Data entries

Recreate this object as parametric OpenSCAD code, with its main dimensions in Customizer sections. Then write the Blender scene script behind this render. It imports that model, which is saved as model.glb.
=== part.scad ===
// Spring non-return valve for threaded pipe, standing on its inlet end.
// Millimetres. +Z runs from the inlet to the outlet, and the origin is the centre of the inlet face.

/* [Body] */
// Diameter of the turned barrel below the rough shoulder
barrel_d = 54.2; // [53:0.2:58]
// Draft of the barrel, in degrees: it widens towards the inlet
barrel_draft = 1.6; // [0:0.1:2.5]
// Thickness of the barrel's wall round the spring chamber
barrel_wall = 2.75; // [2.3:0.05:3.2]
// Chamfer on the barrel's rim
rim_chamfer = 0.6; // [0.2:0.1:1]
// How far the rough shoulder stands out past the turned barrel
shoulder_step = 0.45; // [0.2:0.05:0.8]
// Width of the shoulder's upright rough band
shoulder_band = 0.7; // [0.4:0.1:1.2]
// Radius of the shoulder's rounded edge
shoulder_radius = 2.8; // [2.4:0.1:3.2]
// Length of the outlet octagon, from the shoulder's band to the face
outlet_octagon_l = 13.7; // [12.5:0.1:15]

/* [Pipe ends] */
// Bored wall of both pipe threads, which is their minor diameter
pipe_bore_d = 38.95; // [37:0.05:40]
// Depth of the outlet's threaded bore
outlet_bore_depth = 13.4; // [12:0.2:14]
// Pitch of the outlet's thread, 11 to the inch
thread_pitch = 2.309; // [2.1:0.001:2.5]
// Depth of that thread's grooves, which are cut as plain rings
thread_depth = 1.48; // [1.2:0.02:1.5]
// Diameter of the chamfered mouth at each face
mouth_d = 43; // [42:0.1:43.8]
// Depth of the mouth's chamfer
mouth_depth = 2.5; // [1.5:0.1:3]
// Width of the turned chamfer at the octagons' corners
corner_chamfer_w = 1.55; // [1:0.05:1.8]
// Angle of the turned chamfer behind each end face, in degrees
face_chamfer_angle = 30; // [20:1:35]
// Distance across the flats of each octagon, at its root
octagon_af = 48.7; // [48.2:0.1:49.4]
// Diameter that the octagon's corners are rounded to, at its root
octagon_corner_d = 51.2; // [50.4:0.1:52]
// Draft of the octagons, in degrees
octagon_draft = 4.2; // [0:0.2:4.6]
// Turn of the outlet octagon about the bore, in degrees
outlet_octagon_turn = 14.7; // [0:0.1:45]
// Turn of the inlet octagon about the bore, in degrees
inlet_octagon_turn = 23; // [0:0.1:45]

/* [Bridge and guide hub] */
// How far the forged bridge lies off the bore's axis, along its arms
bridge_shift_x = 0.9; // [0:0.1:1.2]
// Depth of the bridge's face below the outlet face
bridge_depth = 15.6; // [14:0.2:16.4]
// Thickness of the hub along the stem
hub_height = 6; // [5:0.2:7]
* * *
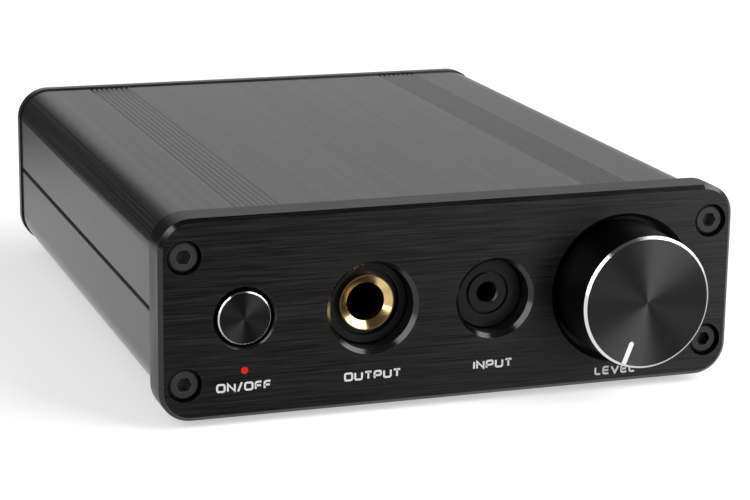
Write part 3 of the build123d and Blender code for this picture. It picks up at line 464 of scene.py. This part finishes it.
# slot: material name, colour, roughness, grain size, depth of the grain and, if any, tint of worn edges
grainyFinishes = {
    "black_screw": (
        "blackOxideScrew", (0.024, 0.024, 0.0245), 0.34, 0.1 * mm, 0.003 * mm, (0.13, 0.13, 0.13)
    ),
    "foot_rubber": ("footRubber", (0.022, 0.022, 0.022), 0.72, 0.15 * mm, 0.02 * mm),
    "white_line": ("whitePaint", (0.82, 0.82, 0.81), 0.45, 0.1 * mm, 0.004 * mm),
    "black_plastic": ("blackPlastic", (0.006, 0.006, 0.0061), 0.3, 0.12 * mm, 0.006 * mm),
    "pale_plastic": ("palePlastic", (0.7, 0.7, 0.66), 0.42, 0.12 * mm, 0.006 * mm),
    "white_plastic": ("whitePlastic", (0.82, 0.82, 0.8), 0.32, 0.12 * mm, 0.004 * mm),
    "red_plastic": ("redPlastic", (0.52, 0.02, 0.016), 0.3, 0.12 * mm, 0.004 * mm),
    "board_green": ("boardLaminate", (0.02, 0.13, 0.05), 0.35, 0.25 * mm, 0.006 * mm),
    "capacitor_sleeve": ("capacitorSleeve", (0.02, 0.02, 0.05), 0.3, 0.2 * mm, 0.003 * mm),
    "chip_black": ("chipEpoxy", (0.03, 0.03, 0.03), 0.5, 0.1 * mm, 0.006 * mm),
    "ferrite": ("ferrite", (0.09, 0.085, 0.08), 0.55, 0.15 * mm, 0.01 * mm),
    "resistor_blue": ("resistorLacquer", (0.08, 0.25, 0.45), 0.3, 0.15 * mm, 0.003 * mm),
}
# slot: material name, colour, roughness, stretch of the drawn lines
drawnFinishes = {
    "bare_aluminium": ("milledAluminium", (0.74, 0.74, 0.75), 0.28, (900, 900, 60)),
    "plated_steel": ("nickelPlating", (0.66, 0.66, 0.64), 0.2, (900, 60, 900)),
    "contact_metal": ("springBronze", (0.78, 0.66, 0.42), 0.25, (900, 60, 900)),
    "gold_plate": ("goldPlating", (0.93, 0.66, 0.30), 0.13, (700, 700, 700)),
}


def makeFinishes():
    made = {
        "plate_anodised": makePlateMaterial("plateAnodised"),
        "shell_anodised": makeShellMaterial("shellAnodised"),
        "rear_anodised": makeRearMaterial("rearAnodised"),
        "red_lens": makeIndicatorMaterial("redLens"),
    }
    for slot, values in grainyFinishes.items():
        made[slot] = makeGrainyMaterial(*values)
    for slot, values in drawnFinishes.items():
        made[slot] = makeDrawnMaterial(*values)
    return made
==
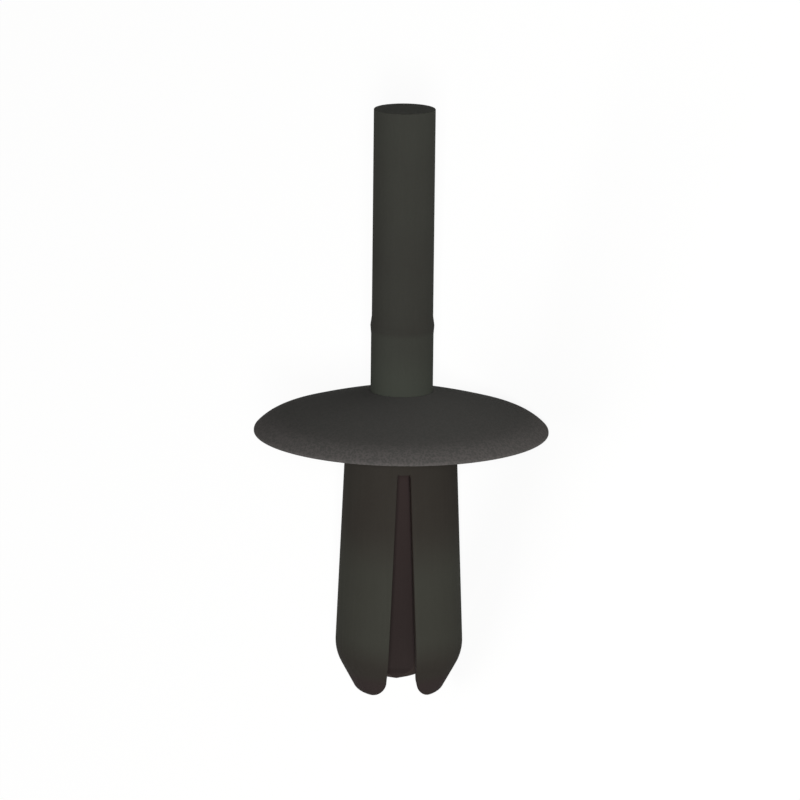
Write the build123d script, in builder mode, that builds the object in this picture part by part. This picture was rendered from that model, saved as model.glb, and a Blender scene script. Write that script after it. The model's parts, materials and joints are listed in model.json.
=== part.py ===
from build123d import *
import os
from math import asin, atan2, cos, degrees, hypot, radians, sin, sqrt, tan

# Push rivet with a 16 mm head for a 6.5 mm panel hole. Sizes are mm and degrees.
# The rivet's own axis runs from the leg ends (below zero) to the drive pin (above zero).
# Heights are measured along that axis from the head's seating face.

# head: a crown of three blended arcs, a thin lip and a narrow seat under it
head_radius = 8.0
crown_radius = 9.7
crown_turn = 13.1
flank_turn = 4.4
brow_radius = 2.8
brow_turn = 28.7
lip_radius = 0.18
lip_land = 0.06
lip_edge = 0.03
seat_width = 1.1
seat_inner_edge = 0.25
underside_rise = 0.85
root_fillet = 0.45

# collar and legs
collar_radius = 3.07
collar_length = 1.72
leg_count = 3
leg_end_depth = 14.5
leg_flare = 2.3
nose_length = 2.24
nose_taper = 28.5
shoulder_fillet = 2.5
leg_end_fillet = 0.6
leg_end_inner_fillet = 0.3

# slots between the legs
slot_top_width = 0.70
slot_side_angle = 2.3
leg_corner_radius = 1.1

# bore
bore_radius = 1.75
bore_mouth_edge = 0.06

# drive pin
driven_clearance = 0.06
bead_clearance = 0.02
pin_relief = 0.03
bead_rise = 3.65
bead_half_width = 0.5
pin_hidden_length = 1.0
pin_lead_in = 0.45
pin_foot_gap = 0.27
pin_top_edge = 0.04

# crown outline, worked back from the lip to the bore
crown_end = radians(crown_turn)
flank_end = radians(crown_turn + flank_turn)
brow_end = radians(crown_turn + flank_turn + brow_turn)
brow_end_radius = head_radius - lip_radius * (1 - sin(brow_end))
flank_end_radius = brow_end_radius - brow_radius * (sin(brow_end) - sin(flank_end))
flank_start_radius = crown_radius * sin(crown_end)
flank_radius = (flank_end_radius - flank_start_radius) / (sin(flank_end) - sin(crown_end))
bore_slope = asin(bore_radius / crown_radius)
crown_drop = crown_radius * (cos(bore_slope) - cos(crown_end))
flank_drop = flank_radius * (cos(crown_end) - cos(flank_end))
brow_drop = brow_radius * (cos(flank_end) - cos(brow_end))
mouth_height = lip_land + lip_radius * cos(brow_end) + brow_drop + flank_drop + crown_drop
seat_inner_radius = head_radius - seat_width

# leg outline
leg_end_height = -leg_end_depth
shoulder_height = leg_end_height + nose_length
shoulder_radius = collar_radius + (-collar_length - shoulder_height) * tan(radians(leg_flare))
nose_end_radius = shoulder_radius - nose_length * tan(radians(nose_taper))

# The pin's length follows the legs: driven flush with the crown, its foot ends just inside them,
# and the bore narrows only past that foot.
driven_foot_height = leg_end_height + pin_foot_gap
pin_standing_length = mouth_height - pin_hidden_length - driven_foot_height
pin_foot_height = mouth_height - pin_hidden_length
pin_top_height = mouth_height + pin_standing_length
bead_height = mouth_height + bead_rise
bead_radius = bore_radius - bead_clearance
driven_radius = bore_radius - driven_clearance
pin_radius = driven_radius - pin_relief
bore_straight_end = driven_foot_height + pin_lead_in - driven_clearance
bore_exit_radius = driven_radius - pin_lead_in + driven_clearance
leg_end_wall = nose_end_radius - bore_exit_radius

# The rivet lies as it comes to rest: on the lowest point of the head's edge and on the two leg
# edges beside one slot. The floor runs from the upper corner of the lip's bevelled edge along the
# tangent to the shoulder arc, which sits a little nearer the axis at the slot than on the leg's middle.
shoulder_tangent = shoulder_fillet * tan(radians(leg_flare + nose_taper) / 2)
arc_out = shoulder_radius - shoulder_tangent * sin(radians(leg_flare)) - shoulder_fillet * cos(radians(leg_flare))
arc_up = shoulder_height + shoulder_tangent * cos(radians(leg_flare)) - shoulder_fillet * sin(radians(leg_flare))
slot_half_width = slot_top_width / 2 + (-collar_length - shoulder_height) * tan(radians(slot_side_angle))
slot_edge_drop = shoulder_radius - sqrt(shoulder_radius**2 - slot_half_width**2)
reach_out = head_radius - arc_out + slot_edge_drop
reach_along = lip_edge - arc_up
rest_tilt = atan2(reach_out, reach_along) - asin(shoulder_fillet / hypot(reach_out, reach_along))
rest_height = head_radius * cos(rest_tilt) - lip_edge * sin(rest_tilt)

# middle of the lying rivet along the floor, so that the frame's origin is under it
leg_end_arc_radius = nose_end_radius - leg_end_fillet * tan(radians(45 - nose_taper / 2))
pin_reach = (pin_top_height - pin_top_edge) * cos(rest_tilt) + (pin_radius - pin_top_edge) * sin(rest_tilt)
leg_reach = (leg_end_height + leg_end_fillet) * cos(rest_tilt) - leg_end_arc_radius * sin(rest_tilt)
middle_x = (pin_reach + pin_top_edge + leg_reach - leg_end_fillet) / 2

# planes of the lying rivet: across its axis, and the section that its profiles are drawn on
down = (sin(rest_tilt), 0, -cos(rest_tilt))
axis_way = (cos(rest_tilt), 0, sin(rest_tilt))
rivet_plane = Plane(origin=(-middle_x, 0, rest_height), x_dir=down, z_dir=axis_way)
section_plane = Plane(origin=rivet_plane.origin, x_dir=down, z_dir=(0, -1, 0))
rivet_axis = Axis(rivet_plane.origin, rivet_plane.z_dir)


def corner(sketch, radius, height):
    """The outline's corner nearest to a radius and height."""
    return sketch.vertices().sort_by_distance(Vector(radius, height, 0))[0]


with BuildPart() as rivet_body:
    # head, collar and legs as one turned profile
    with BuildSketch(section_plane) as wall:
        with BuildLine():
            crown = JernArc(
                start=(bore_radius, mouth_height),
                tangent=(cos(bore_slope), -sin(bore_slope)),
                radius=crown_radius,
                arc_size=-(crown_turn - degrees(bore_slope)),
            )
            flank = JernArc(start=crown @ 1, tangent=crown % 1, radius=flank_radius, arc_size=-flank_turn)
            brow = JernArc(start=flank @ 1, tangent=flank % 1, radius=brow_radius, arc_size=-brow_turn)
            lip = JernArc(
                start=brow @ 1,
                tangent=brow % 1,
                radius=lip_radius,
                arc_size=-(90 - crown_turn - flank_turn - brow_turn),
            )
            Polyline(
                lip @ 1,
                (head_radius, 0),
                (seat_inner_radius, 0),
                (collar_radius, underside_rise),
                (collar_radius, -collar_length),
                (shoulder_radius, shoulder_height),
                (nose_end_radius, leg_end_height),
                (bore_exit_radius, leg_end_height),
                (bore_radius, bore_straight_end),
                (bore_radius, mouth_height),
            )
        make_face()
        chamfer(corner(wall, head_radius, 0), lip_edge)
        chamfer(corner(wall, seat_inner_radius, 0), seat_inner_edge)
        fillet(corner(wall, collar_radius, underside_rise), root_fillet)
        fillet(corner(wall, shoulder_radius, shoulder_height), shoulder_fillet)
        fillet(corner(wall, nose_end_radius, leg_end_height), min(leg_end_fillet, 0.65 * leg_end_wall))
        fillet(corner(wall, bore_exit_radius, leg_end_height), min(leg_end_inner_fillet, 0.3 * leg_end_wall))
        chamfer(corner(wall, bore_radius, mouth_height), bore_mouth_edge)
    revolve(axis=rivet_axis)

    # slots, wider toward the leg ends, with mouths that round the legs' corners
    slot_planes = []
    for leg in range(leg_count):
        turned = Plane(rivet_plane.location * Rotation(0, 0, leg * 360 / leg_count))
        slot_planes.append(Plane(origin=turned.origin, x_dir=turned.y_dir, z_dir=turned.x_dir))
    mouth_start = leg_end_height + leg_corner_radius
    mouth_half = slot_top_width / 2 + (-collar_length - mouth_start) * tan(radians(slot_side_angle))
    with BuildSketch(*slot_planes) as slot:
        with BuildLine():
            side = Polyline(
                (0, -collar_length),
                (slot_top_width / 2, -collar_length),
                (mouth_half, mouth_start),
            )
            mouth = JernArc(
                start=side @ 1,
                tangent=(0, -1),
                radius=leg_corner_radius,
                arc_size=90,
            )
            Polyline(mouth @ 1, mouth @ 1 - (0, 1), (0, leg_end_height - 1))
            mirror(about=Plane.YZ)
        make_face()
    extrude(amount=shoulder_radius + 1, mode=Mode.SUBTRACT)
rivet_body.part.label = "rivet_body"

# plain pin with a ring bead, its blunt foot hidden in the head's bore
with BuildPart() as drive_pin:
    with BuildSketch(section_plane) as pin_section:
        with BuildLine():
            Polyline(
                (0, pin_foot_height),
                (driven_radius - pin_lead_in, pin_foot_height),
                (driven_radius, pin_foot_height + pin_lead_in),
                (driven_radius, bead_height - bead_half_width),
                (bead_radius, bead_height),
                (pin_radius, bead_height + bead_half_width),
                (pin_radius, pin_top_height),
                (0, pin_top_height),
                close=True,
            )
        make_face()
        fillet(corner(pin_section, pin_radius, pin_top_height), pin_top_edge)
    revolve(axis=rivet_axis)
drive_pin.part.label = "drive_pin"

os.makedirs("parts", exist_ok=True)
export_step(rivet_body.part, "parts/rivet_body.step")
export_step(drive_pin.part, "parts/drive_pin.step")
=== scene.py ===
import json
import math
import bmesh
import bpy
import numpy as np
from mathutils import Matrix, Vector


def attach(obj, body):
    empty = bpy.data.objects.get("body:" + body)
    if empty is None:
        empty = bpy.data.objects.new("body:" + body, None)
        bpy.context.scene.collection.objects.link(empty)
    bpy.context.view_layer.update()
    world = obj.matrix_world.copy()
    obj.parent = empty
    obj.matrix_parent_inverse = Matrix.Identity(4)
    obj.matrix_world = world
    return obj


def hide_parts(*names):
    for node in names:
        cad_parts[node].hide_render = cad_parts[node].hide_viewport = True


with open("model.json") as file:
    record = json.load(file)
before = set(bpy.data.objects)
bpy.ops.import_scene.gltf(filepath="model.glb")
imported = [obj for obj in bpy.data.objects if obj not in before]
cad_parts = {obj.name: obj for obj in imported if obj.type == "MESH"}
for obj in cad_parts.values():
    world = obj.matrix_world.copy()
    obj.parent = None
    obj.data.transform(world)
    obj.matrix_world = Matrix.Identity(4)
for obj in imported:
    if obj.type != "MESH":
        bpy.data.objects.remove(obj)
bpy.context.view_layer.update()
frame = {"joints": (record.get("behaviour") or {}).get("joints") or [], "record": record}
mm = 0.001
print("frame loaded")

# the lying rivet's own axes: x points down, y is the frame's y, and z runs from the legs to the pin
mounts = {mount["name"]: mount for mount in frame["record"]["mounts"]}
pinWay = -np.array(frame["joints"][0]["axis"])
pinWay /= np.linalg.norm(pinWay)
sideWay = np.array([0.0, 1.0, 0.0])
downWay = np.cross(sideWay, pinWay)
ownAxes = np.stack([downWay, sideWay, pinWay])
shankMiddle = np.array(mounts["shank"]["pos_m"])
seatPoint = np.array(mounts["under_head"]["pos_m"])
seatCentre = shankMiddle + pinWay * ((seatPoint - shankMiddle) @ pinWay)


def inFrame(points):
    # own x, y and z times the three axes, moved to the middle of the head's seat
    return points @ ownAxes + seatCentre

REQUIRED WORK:
From the line with "pin_radius, pin_top_height), pin_top_edge)" through the line with "obj.data.transform(world)", repeat every line exactly, both ends included, and nothing outside that range.

RESULT BELOW:
        fillet(corner(pin_section, pin_radius, pin_top_height), pin_top_edge)
    revolve(axis=rivet_axis)
drive_pin.part.label = "drive_pin"

os.makedirs("parts", exist_ok=True)
export_step(rivet_body.part, "parts/rivet_body.step")
export_step(drive_pin.part, "parts/drive_pin.step")
=== scene.py ===
import json
import math
import bmesh
import bpy
import numpy as np
from mathutils import Matrix, Vector


def attach(obj, body):
    empty = bpy.data.objects.get("body:" + body)
    if empty is None:
        empty = bpy.data.objects.new("body:" + body, None)
        bpy.context.scene.collection.objects.link(empty)
    bpy.context.view_layer.update()
    world = obj.matrix_world.copy()
    obj.parent = empty
    obj.matrix_parent_inverse = Matrix.Identity(4)
    obj.matrix_world = world
    return obj


def hide_parts(*names):
    for node in names:
        cad_parts[node].hide_render = cad_parts[node].hide_viewport = True


with open("model.json") as file:
    record = json.load(file)
before = set(bpy.data.objects)
bpy.ops.import_scene.gltf(filepath="model.glb")
imported = [obj for obj in bpy.data.objects if obj not in before]
cad_parts = {obj.name: obj for obj in imported if obj.type == "MESH"}
for obj in cad_parts.values():
    world = obj.matrix_world.copy()
    obj.parent = None
    obj.data.transform(world)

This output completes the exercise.